In his timely, important, and eminently readable book, C. Richard King examines the cultural significance of the defiant attachment to a team name and brand rooted in a racist slur. In the face of growing discomfort and active opposition, team owner Dan Snyder has vowed to NEVER change the moniker (“you can use caps,” he declared in 2013). Much more than simply adherence to tradition, the intransigent defense of the name, King tells us, reflects the deep-seated resentment felt by white men toward “multiculturalism, feminism, and postindustrialization” (9). Indeed, he argues, the use of the word “R*dskins” speaks much more to notions of whiteness (and masculinity) than to ideas about Indians.

King traces the nearly century-long history of the Washington (formerly Boston) professional football team’s use of invented and ahistorical Indianness that effectively [End Page 117] constructs a framework for white male identity. Positioning itself as the “team of the South,” the R*dskins staunchly resisted racial integration until pressured to do so by the federal government under the Kennedy administration. At that time, the team toned down the most patently offensive Indian imagery, but the owner continued to reify and commodify the stereotype as a way to foster fans’ identification with the team and promote fierce, passionate, and lucrative loyalty to “R*dskin Nation.”

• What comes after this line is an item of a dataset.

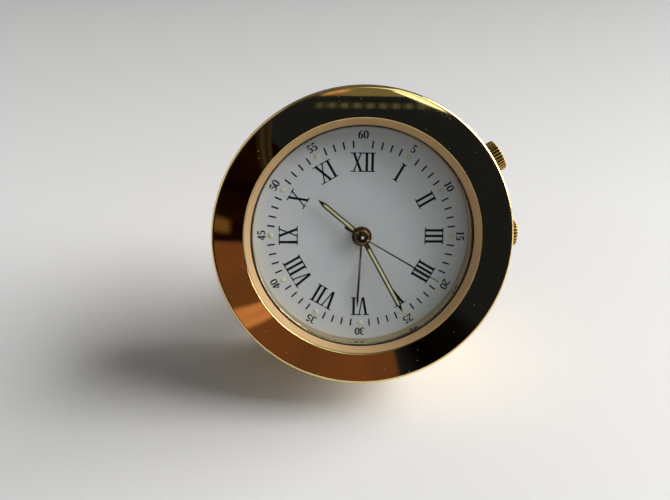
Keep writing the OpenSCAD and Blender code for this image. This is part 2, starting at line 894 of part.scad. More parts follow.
module coil() {
    flange = 0.4;
    flange_up = 0.3;
    color(copper) placed() along_coil() difference() {
        union() {
            post(coil_r - flange_up, -coil_l / 2, coil_l / 2);
            post(coil_r, -coil_l / 2, -coil_l / 2 + flange);
            post(coil_r, coil_l / 2 - flange, coil_l / 2);
        }
        post(core_r, -coil_l, coil_l);
    }
}

// Bridge: a plate that holds the back pivots of the train, on three posts
module train_bridge() {
    boss_r = 1.6;
    arm_w = 2.4;
    hub_r = 2.4;
    color(brass) placed() translate([0, 0, bridge_back]) linear_extrude(bridge_t) difference() {
        union() {
            circle(hub_r);
            for (at = concat([third_at, inter_at], bridge_posts)) {
                arm([0, 0], at, arm_w);
                translate(at) circle(boss_r);
            }
            arm(inter_at, rotor_at, arm_w);
            translate(rotor_at) circle(boss_r);
        }
        circle(second_r + run);
        for (at = [third_at, inter_at, rotor_at]) translate(at) circle(pivot_r);
        for (at = bridge_posts) translate(at) circle(screw_r);
    }
}

// A screw that points at the dial, from the underside of its head
module screw(length, head_r) {
    slot_w = 0.25;
    slot_deep = 0.25;
    difference() {
        union() {
            post(screw_r, 0, length);
            post(head_r, -screw_head_h, 0);
        }
        translate([-head_r, -slot_w / 2, -screw_head_h - 1])
            cube([2 * head_r, slot_w, 1 + slot_deep]);
    }
}

screw_grip = 1.6;

module bridge_screws() {
    color(steel) placed() for (at = bridge_posts)
        translate([at[0], at[1], bridge_back]) screw(bridge_t + screw_grip, screw_head_r);
}

// Circuit board: a segment beside the train, on two posts of the main plate
module circuit_board() {
    side_x = 4.2;
    top_y = -6.4;
    color([0.12, 0.36, 0.2]) placed() translate([0, 0, board_z - board_t])
        linear_extrude(board_t) difference() {
            intersection() {
                circle(board_edge_r);
                translate([side_x, top_y - big]) square([big, big]);
            }
            for (at = board_posts) translate(at) circle(screw_r);
        }
}

module board_screws() {
    color(steel) placed() for (at = board_posts)
        translate([at[0], at[1], board_z - board_t]) screw(board_t + screw_grip, screw_head_r);
}

module quartz_can() {
    can_r = 1;
    can_l = 5.5;
    can_gap = 0.8;
    post_at = board_posts[0];
    can_at = [post_at[0] - post_r - can_gap - can_l, post_at[1]];
    color(steel) placed() translate([can_at[0], can_at[1], board_z + can_r]) rotate([0, 90, 0])
        post(can_r, 0, can_l);
}

module chip() {
    chip_r = 1.8;
    chip_h = 1;
    dome_r = 2.8;
    chip_at = polar(board_edge_r - 3, -52.8);
    color([0.08, 0.08, 0.09]) placed() translate([chip_at[0], chip_at[1], board_z])
        intersection() {
            cylinder(r = chip_r, h = chip_h);
            translate([0, 0, chip_h - 0.2 - dome_r]) sphere(dome_r);
        }
}

module battery() {
    lid_in = 0.7;
    lid_h = 0.4;
    color(steel) placed() translate(cell_at) {
        post(cell_r - lid_in, cell_top - lid_h, cell_top);
        post(cell_r, cell_top - cell_h, cell_top - lid_h);
    }
}

// Negative contact: a strip in the cell's well, under the cell's lid
module negative_contact() {
    pad_r = 2.5;
    strip_w = 1.6;
    strip_l = cell_r - 0.3;
    color(brass) placed() translate([cell_at[0], cell_at[1], cell_top])
        linear_extrude(contact_t) union() {
            circle(pad_r);
            translate([0, -strip_w / 2]) square([strip_l, strip_w]);
        }
}

// Positive clip: a curved spring that stands on the main plate and hugs the cell's side
module positive_clip() {
    clip_t = 0.2;
    clip_up = 0.6;
    clip_w = 8;
    color(brass) placed() translate(cell_at) intersection() {
        ring(cell_r + clip_t, cell_r, cell_top - cell_h + clip_up, plate_back);
        translate([0, -clip_w / 2, -big / 2]) cube([big, clip_w, big]);
    }
}

// Buzzer: a ceramic disc on a brass one, which lies on the inside of the back cover
module buzzer_disc() {
    ceramic_in = 2.2;
    color(brass) placed() translate(buzzer_at) {
        post(buzzer_r, cover_in_z, cover_in_z + buzzer_t);
        post(buzzer_r - ceramic_in, cover_in_z + buzzer_t, cover_in_z + buzzer_t + ceramic_t);
    }
}

// Buzzer spring: a bent strip from the board to the ceramic
module buzzer_spring() {
    top = board_z - board_t;
    low = cover_in_z + buzzer_t + ceramic_t;
    strip = 0.2;
    strip_w = 1;
    start_y = -7.2;
    bend = 2;
    run_out = 7;
    end = 8.4;
    color(brass) placed() translate([buzzer_at[0] - strip_w, start_y, 0]) rotate([90, 0, 90])
        linear_extrude(strip_w) polygon([
            [0, top], [0, top - strip], [bend, top - strip], [run_out, low], [end, low],
            [end, low + strip], [run_out + strip / 2, low + strip], [bend + strip, top]
        ]);
}

// Outline of the strut as it lies folded, from its heel to its foot
module strut_outline(spare) {
    half_top = strut_top_w / 2 + spare;
    half_foot = strut_foot_w / 2 + spare;
    foot = strut_l + foot_spare + spare;
    corner = 1.5;
    polygon([
        [-half_top, heel + spare], [half_top, heel + spare], [half_top, 0],
        [half_foot, -foot + corner], [half_foot - corner, -foot],
        [-half_foot + corner, -foot], [-half_foot, -foot + corner], [-half_top, 0]
    ]);
}

// Strut: a tapered plate with a knuckle, a sunk panel and a heel that stops it when it is open
module strut() {
    panel_w = 5;
    panel_l = 16;
    panel_deep = 0.3;
    color(gold) difference() {
        placed() translate([0, hinge_up, hinge_z]) rotate([strut_open, 0, 0]) difference() {
            union() {
                translate([0, 0, -hinge_in]) linear_extrude(strut_t) strut_outline(0);
                rotate([0, 90, 0]) post(knuckle_r, -strut_top_w / 2, strut_top_w / 2);
            }
            rotate([0, 90, 0]) post(strut_pin_r + run, -strut_top_w, strut_top_w);
            translate([-panel_w / 2, -(strut_l + panel_l) / 2, -hinge_in - 1])
                cube([panel_w, panel_l, 1 + panel_deep]);
        }
        ground();
    }
}

module strut_pin() {
    color(steel) placed() translate([0, hinge_up, hinge_z]) rotate([0, 90, 0])
        post(strut_pin_r, -pin_l / 2, pin_l / 2);
}

// Back cover: a plug in the case, with a bed for the folded strut, scoops for a fingertip, a
// seat for the hatch, sound holes and counterbored screws
module back_cover() {
    bed = strut_t + fold_gap;
    knuckle_gap = 0.5;
    heel_gap = 0.8;
    scoop_up = 6;
    hole_ring = 2.6;
    hole_r = 0.6;
    color(gold) placed() difference() {
        post(cover_r, cover_z, cover_in_z, $fn = 180);
        translate([0, hinge_up, cover_z - 1]) {
            linear_extrude(1 + bed) strut_outline(fold_gap);
            translate([-strut_top_w / 2 - fold_gap, -knuckle_r - knuckle_gap, 0])
                cube([strut_top_w + 2 * fold_gap, knuckle_r + heel + knuckle_gap + heel_gap,
                      1 + hinge_in + stop_z]);
        }
        for (side = [-1, 1])
            translate([side * strut_foot_w / 2, hinge_up - strut_l + scoop_up, 0])
                post(scoop_r, cover_z - 1, cover_z + bed);
        translate([0, hinge_up, hinge_z]) rotate([0, 90, 0])
            post(strut_pin_r, -pin_l / 2, pin_l / 2);
        translate(cell_at) {
            post(hatch_r + run, cover_z - 1, cover_z + hatch_lip);
            post(hatch_plug_r + run, cover_z - 1, cover_in_z + 1);
            for (side = [0, 180]) rotate([0, 0, side - hatch_open]) hatch_notch();
        }
        for (dir = cover_screw_dirs) translate(polar(cover_screw_ring, dir)) {
            post(screw_r, cover_z - 1, cover_in_z + 1);
            post(screw_head_r + run, cover_z - 1, cover_z + screw_head_h + screw_sunk);
        }
        for (i = [0 : 6]) translate(buzzer_at + polar(i == 0 ? 0 : hole_ring, i * 60))
            post(hole_r, cover_z - 1, cover_in_z + 1);
    }
}

lug_w = 2;
lug_out = 0.5;
seal_deep = 0.4;
seal_at = 0.3;
seal_w = 0.6;
seal_gap = 0.02;

// Notch in the hatch's hole that lets a bayonet lug through
module hatch_notch() {
    translate([0, -lug_w / 2 - 0.1, cover_z + hatch_lip - 0.1])
        cube([hatch_plug_r + lug_out + 0.15, lug_w + 0.2, cover_t]);
}

// Hatch: a disc with a coin slot, a plug and two bayonet lugs behind the cover
module battery_hatch() {
    slot_w = 1.4;
    slot_deep = 0.7;
    slot_in = 1;
    plug_wall = 0.8;
    pocket_z = cover_z + 2;
    lug_z = cover_in_z + lug_gap;
    color(gold) placed() translate(cell_at) difference() {
        union() {
            post(hatch_r, cover_z, cover_z + hatch_lip - 0.02);
            post(hatch_plug_r, cover_z, lug_z + lug_t);
            translate([-hatch_plug_r - lug_out, -lug_w / 2, lug_z])
                cube([2 * (hatch_plug_r + lug_out), lug_w, lug_t]);
        }
        ring(hatch_r, hatch_plug_r - seal_deep, cover_z + hatch_lip + seal_at,
             cover_z + hatch_lip + seal_at + seal_w);
        translate([-hatch_r + slot_in, -slot_w / 2, cover_z - 1])
            cube([2 * (hatch_r - slot_in), slot_w, 1 + slot_deep]);
        post(hatch_plug_r - plug_wall, pocket_z, big);
    }
}

// Seal: a rubber ring in the groove of the hatch's plug
module hatch_seal() {
    color([0.08, 0.08, 0.08]) placed() translate(cell_at)
        ring(hatch_plug_r + run - seal_gap, hatch_plug_r - seal_deep,
             cover_z + hatch_lip + seal_at + seal_gap,
             cover_z + hatch_lip + seal_at + seal_w - seal_gap);
}

module back_screws() {
    color(steel) placed() for (dir = cover_screw_dirs)
        translate(polar(cover_screw_ring, dir))
            translate([0, 0, cover_z + screw_head_h + screw_sunk])
                screw(cover_t + cover_screw_grip, screw_head_r);
}

bezel();
crystal_ring();
crystal();
crystal_gasket();
case_band();
dial();
hour_hand();
hour_lume();
minute_hand();
minute_lume();
second_hand();
alarm_hand();
holder_ring();
main_plate();
train_bridge();
bridge_screws();
rotor();
intermediate_wheel();
seconds_wheel();
third_wheel();
center_wheel();
cannon_pinion();
minute_wheel();
setting_wheel();
hour_wheel();
alarm_wheel();
alarm_setting_wheel();
stator();
coil();
coil_core();
circuit_board();
board_screws();
quartz_can();
chip();
battery();
negative_contact();
positive_clip();
buzzer_disc();
buzzer_spring();
time_tube();
alarm_tube();
time_stem();
time_crown();
alarm_stem();
alarm_crown();
time_lever();
alarm_lever();
back_cover();
back_screws();
battery_hatch();
hatch_seal();
strut();
strut_pin();
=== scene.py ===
"""Looks of a round travel alarm clock that leans back on its folding strut.

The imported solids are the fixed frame. Sizes are in millimetres in the clock's own axes, which
the joint of the second hand gives: x points at three o'clock, y at twelve and z out through
the glass, with the face of the dial at z = 0. Sizes that say metres are in the row frame.
"""

import json
import logging
import math
from dataclasses import dataclass, field
from enum import Enum
from typing import ClassVar, Iterable, Sequence

import bmesh
import bpy
import numpy as np
from mathutils import Matrix, Vector


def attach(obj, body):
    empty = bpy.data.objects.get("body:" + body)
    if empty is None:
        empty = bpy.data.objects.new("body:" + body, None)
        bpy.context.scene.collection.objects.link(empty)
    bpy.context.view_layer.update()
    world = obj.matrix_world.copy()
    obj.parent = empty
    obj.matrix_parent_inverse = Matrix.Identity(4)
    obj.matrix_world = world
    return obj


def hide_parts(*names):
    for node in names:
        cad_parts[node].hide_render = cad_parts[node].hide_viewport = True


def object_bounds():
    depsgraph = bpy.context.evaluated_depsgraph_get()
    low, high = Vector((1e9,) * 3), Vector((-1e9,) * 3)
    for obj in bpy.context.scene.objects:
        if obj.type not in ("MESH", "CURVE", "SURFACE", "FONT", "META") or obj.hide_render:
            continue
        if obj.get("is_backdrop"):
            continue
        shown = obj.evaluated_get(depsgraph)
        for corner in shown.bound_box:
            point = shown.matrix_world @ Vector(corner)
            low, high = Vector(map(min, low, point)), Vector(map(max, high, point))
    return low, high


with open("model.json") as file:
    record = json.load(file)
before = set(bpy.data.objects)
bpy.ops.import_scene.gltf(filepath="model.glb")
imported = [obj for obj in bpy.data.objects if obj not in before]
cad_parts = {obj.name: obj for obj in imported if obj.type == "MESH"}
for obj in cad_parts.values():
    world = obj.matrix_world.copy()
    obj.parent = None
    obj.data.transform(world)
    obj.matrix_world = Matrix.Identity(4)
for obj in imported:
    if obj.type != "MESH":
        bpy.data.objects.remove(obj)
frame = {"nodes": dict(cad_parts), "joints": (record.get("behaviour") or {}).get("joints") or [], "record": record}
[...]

The name itself and the associated iconography not only perpetuate stereotypes and outright racism, but they also promote the erasure of Native Americans in contemporary society. Invented Indians like the D.C. team’s mascot have become accepted as more real and authentic than actual, living people. And the blindness extends to anti-Indian racism itself; when devotees of the name insist on their own noble intent, they deny the legitimacy of claims of offense and harm. As King powerfully demonstrates, the moniker’s persistence has the effect of entrenching the disparagement and dehumanization of Indigenous people, regardless of its proponents’ objective. It simultaneously affirms the racial order premised on the privilege of everyday, unremarkable whiteness. “It’s not me they are honoring,” explained Autumn White Eyes, a Lakota Indian. “[T]hey are honoring themselves for doing such a good job on killing all the Indians” (106).

King methodically dismantles the organization’s disingenuous claim that they are honoring and respecting Indigenous people by retaining the team’s moniker. Through an array of contemporary examples that demonstrate harm caused by the name and an effective grounding in the history of both the term and the team’s adoption of it, King makes a powerful case that the term r*dskin should be retired as other offensive epithets have been. As it is, the team’s self-serving myth-making only serves to perpetuate “the ownership of Indianness, the denial of history and power, and the preservation of [white] privilege” (28). It does absolutely nothing to genuinely esteem Indigenous people in the United States.